Keywords: molecular graphs, molecular connectivity, molecular data exchange, disambiguation, semantic web

Reference
D. Weininger, A. Weininger and J. L. Weininger: SMILES 2. Algorithm for Generation of Unique SMILES Notation. J. Chem. Inf. Comput. Sci. 1989, 29, 97-101.
DOI: 10.1021/ci00062a008.

An acronym in cheminformatics: SMILES for simplified molecular input line entry system

SMILES stands for simplified molecular input line entry system [1]. SMILES is a chemical notation system with a small chemical grammar for the encoding of molecular structures based on the principles of molecular graph theory.

SMILES is a user-friendly chemical language that allows input of molecular structures in molecular editors, databases, search engines and property estimation tools. For example, ChemSpider [2] accepts SMILES entries (also: nomenclature-based names, registry number or InChI). Looking for aspirin (2-(acetyloxy)benzoic acid)? Type the SMILES notation CC(=O)Oc1ccccc1C(=O)O into the search field. Notice that the six carbon atoms of the aromatic benzene ring have been entered in lower case to identify them as aromatic-ring members. Also, hydrogen atoms have not been explicitly specified, since their occurrence is deduced based on valence rules.

What is “hiding” behind the notation FC12C3(F)C4(F)C1(F)C5(F)C4(F)C3(F)C25F?
Correct, it is perfluorocubane (1,2,3,4,5,6,7,8-octafluorocubane). ChemSpider is finding it either way and it is your choice to type the SMILES notation or a name.

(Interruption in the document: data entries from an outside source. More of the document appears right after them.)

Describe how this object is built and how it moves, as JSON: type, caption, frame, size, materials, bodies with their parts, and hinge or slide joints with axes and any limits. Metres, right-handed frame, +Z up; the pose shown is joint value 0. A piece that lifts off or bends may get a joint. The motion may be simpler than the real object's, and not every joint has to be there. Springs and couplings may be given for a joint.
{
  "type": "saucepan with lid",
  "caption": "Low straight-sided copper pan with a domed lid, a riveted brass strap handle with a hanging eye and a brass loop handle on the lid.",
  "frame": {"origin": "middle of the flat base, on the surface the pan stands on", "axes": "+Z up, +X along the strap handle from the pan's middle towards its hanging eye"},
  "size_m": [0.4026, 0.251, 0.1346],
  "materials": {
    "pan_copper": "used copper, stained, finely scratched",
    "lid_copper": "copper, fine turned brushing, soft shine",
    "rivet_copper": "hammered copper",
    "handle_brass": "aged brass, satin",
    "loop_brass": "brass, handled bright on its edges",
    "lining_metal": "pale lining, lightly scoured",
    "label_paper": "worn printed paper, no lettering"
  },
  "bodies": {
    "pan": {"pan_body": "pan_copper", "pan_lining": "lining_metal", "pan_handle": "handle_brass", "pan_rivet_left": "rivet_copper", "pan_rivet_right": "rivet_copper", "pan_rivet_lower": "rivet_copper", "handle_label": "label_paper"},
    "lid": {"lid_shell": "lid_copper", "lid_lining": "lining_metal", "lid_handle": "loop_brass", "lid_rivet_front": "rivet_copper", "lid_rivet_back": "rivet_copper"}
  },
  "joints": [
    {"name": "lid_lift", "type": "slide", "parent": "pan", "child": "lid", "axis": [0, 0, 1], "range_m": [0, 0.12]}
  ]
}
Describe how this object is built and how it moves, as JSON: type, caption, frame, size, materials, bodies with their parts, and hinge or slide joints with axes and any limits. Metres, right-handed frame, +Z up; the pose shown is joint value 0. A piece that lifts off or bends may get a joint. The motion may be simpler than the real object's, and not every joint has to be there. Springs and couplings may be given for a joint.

Computers “love” SMILES since they can automatically derive a connection table from the linear notation code, which is essential to draw the assocoated structure or to calculate molecular descriptors. Given a name such as 2-(acetyloxy)benzoic acid would require automatic structure interpretation on a much higher level—not so easy for a computer. And giving aspirin will cause a computer headache, speaking in human terms.

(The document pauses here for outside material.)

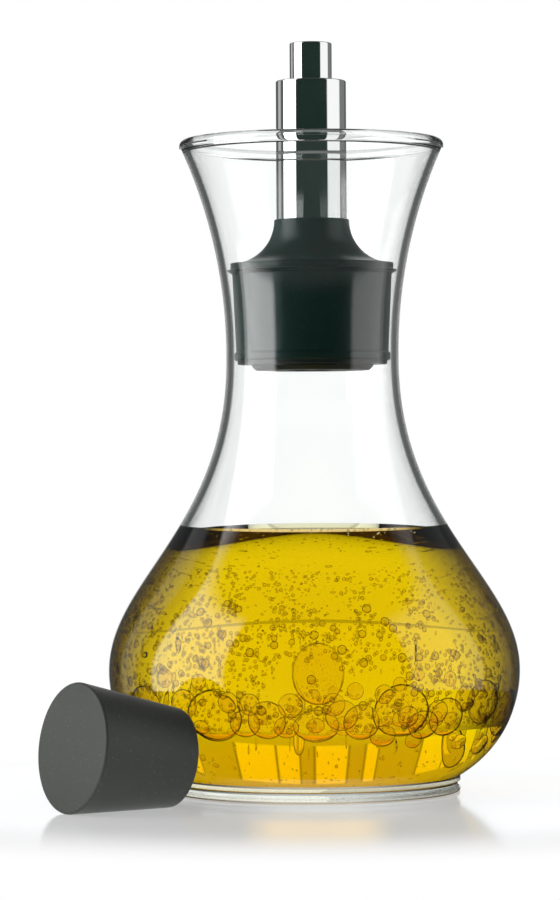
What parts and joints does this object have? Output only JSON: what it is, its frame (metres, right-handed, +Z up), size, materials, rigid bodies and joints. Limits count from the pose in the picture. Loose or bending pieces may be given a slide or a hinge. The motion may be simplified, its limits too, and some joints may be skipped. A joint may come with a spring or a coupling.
{
  "type": "salad dressing shaker",
  "caption": "Waisted glass carafe with oil and vinegar, a silicone stopper with a steel pour spout, and its tapered rubber cap lying beside it.",
  "frame": {"origin": "centre of the carafe's foot, on the table", "axes": "+Z up along the carafe's and the spout's axis; the cap lies on the table towards -X and -Y"},
  "size_m": [0.1068, 0.1098, 0.1697],
  "materials": {
    "glass": "clear, fire-polished",
    "vinegar": "clear amber liquid",
    "oil": "golden green liquid with bubbles",
    "core_plastic": "moulded, satin",
    "silicone": "matte silicone",
    "steel": "mirror-polished stainless steel",
    "cap_rubber": "matte rubber, fine grain"
  },
  "bodies": {
    "carafe": {"carafe": "glass", "vinegar_layer": "vinegar", "oil_layer": "oil"},
    "stopper": {"stopper_core": "core_plastic", "stopper_seal": "silicone", "spout_sleeve": "steel", "pour_tube": "steel"},
    "cap": {"cap": "cap_rubber"}
  },
  "joints": [
    {"name": "stopper_pull", "type": "slide", "parent": "carafe", "child": "stopper", "axis": [0, 0, 1], "range_m": [0, 0.06]},
    {"name": "cap_slide", "type": "slide", "parent": "carafe", "child": "cap", "axis": [-0.829, -0.5592, 0], "range_m": [0, 0.04]}
  ]
}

Keywords: molecular graphs, molecular connectivity, molecular data exchange

References
[1] David Weininger: SMILES, a Chemical Language and Information System. 1. Introduction to Methodology and Encoding Rules. J. Chem. Inf. Comput. Sci. 1988, 28, 31-36.
DOI: 10.1021/ci00057a005.
[2] ChemSpider starting guide: How do you find compounds? [www.chemspider.com/GettingStarted.aspx].